The surgery to repair Ramos’ knee was expected. But Bill Ladson’s report discloses a bit more information. The meniscus issue likely isn’t major compared to the ACL, and it is possible that repairing any and all damage in the knee could be a good thing. It is also important to note that no other more structurally significant ligaments need repair.
As far as rehabilitation goes, seven months is optimistic. Seven months would also place Wilson Ramos back in action by May. This is assuming that all goes well. And Ramos will likely need an additional month or so before catching in a major league park.
Even though Ramos will begin some “baseball activities” as his knee strengthens, he will need to rebuild his strength and condition even after being cleared to play. Seven months or more is a lot of time off from the game. Ramos will also need work in order to get back to major league game speed. He even proposed the idea of spending time in a designated hitter role in order to shorten the time off the field.
But with the injury Ramos suffered, seven months isn’t too bad.
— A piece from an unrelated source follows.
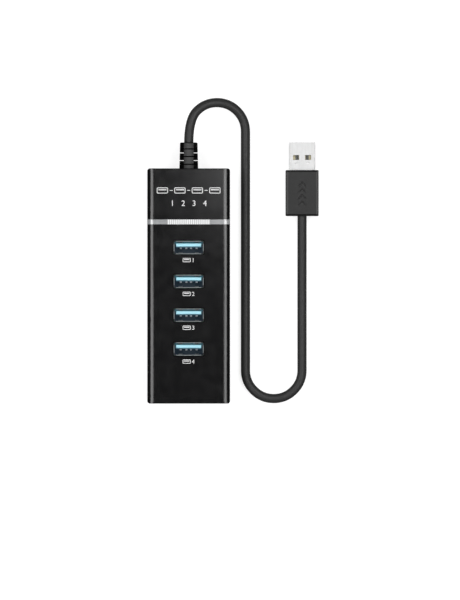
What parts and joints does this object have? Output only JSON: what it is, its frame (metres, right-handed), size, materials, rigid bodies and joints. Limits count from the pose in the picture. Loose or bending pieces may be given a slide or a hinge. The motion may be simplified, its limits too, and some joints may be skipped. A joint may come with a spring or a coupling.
{
  "type": "usb hub",
  "caption": "Slim upright-socket USB hub: a glossy bar housing with a row of sockets on its face, a lit strap across it, and a short fixed cable ending in a plug.",
  "frame": {"origin": "centre of the housing on the surface that its feet stand on", "axes": "+X to the right with the sockets facing the viewer and the cable leaving at the top, +Y towards the end where the cable leaves, +Z out of the socket face"},
  "size_m": [0.0753, 0.1346, 0.022],
  "materials": {
    "black_cover": "smooth glossy black",
    "black_base": "fine matt texture",
    "clear_guide": "clear moulded, ribbed in the middle",
    "foot_rubber": "matt",
    "screw_steel": "zinc plated",
    "board_green": "solder mask",
    "chip_black": "moulded epoxy",
    "ferrite": "matt",
    "can_steel": "satin",
    "can_aluminium": "satin",
    "fuse_green": "matt",
    "ceramic_tan": "matt",
    "light_white": "clear dome over a white body",
    "boot_rubber": "satin",
    "cable_jacket": "satin",
    "wire_insulation": "coloured insulation",
    "mould_white": "plain",
    "connector_steel": "tinned",
    "port_steel": "dark tinned",
    "white_print": "thin white ink",
    "contact_gold": "gold plated",
    "plug_gold": "gold plated, worn",
    "plug_plastic": "plain",
    "overmould_rubber": "fine matt texture",
    "port_blue": "plain"
  },
  "bodies": {
    "hub": {"top_cover": "black_cover", "bottom_cover": "black_base", "light_guide": "clear_guide", "rubber_feet": "foot_rubber", "case_screws": "screw_steel", "board_screws": "screw_steel", "circuit_board": "board_green", "hub_controller": "chip_black", "firmware_memory": "chip_black", "voltage_regulator": "chip_black", "power_inductor": "ferrite", "crystal": "can_steel", "bulk_capacitors": "can_aluminium", "port_fuses": "fuse_green", "chip_capacitors": "ceramic_tan", "chip_resistors": "chip_black", "band_lights": "light_white", "strain_relief": "boot_rubber", "cable_end_in_hub": "cable_jacket", "cable_wires": "wire_insulation", "cable": "cable_jacket", "cable_end_in_plug": "cable_jacket", "plug_inner_mould": "mould_white", "plug_shell": "connector_steel", "plug_flat_contacts": "plug_gold", "plug_insulator": "plug_plastic", "plug_overmould": "overmould_rubber", "port_1_shell": "port_steel", "port_1_fixed_contacts": "contact_gold", "port_1_insulator": "port_blue", "port_2_shell": "port_steel", "port_2_fixed_contacts": "contact_gold", "port_2_insulator": "port_blue", "port_3_shell": "port_steel", "port_3_fixed_contacts": "contact_gold", "port_3_insulator": "port_blue", "port_4_shell": "port_steel", "port_4_fixed_contacts": "contact_gold", "port_4_insulator": "port_blue"},
    "port_1_leaves": {"port_1_leaf_contacts": "contact_gold"},
    "port_2_leaves": {"port_2_leaf_contacts": "contact_gold"},
    "port_3_leaves": {"port_3_leaf_contacts": "contact_gold"},
    "port_4_leaves": {"port_4_leaf_contacts": "contact_gold"},
    "plug_leaves": {"plug_leaf_contacts": "plug_gold"}
  },
  "joints": [
    {"name": "port_1_leaf_flex", "type": "hinge", "parent": "hub", "child": "port_1_leaves", "pos_m": [0, 0.01781, 0.0106], "axis": [-1, 0, 0], "range_deg": [0, 4.8], "stiffness_Nm_per_rad": 0.3},
    {"name": "port_2_leaf_flex", "type": "hinge", "parent": "hub", "child": "port_2_leaves", "pos_m": [0, 0.00297, 0.0106], "axis": [-1, 0, 0], "range_deg": [0, 4.8], "stiffness_Nm_per_rad": 0.3},
    {"name": "port_3_leaf_flex", "type": "hinge", "parent": "hub", "child": "port_3_leaves", "pos_m": [0, -0.01187, 0.0106], "axis": [-1, 0, 0], "range_deg": [0, 4.8], "stiffness_Nm_per_rad": 0.3},
    {"name": "port_4_leaf_flex", "type": "hinge", "parent": "hub", "child": "port_4_leaves", "pos_m": [0, -0.02671, 0.0106], "axis": [-1, 0, 0], "range_deg": [0, 4.8], "stiffness_Nm_per_rad": 0.3},
    {"name": "plug_leaf_flex", "type": "hinge", "parent": "hub", "child": "plug_leaves", "pos_m": [0.04995, 0.0482, 0.00375], "axis": [-1, 0, 0], "range_deg": [0, 5], "stiffness_Nm_per_rad": 0.3}
  ]
}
Especially considering this is Ramos’ second ACL surgery on his right knee. It currently is unknown what kind of market is out there for Ramos this winter. Teams will likely be hesitant to rely on him to be their 2017 catcher. They’ll also be hesitant to invest in him and his knee long-term.
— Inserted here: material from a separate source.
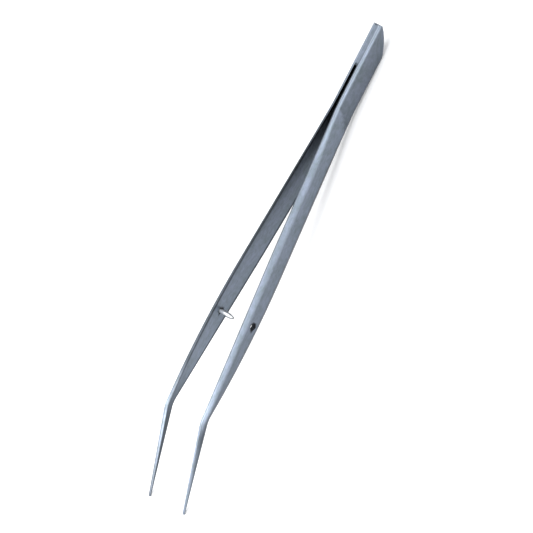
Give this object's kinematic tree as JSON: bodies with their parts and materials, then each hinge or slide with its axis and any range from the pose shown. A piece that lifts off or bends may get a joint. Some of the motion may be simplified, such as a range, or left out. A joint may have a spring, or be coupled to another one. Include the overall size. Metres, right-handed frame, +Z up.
{
  "type": "precision tweezers",
  "caption": "Slender steel tweezers: bevelled spring arms on a welded spacer, fine tips bent down edgewise, and a guide pin that enters a hole in the other arm as they close.",
  "frame": {"origin": "middle of the tool's length and width, on the surface that it rests on with its tips and the head's lower corner", "axes": "+X towards the welded head, +Y towards the arm that carries the guide pin, +Z up, away from the side that the tips bend to"},
  "size_m": [0.1568, 0.0162, 0.0136],
  "materials": {
    "satin_steel": "satin, ground lengthwise",
    "bright_steel": "polished"
  },
  "bodies": {
    "head": {"head_spacer": "satin_steel", "hole_arm_heel": "satin_steel", "pin_arm_heel": "satin_steel"},
    "hole_side": {"hole_arm": "satin_steel"},
    "pin_side": {"pin_arm": "satin_steel", "guide_pin": "bright_steel"}
  },
  "joints": [
    {"name": "hole_arm_squeeze", "type": "hinge", "parent": "head", "child": "hole_side", "pos_m": [0.05425, -0.00108, 0.00531], "axis": [-0.06, 0, -0.9982], "range_deg": [0, 2.89], "stiffness_Nm_per_rad": 1.2},
    {"name": "pin_arm_squeeze", "type": "hinge", "parent": "head", "child": "pin_side", "pos_m": [0.05425, 0.00108, 0.00531], "axis": [0.06, 0, 0.9982], "range_deg": [0, 2.89], "stiffness_Nm_per_rad": 1.2}
  ],
  "couplings": [
    {"joint": "hole_arm_squeeze", "follows": "pin_arm_squeeze", "ratio": 1}
  ]
}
Wilson Ramos is coming off a great 2016 season. He was an All-Star slashing .307/.354/.496 with 22 home runs and 80 RBI. He played in 131 games and started 122 of them as a catcher.
The 29-year-old catcher is hitting free agency for the first time in his career. And after his strong 2016 season, many thought he would receive a high-priced, long-term contract. But now with the uncertainty around the health of his knee and his sustainability behind the plate, his value this offseason is difficult to predict.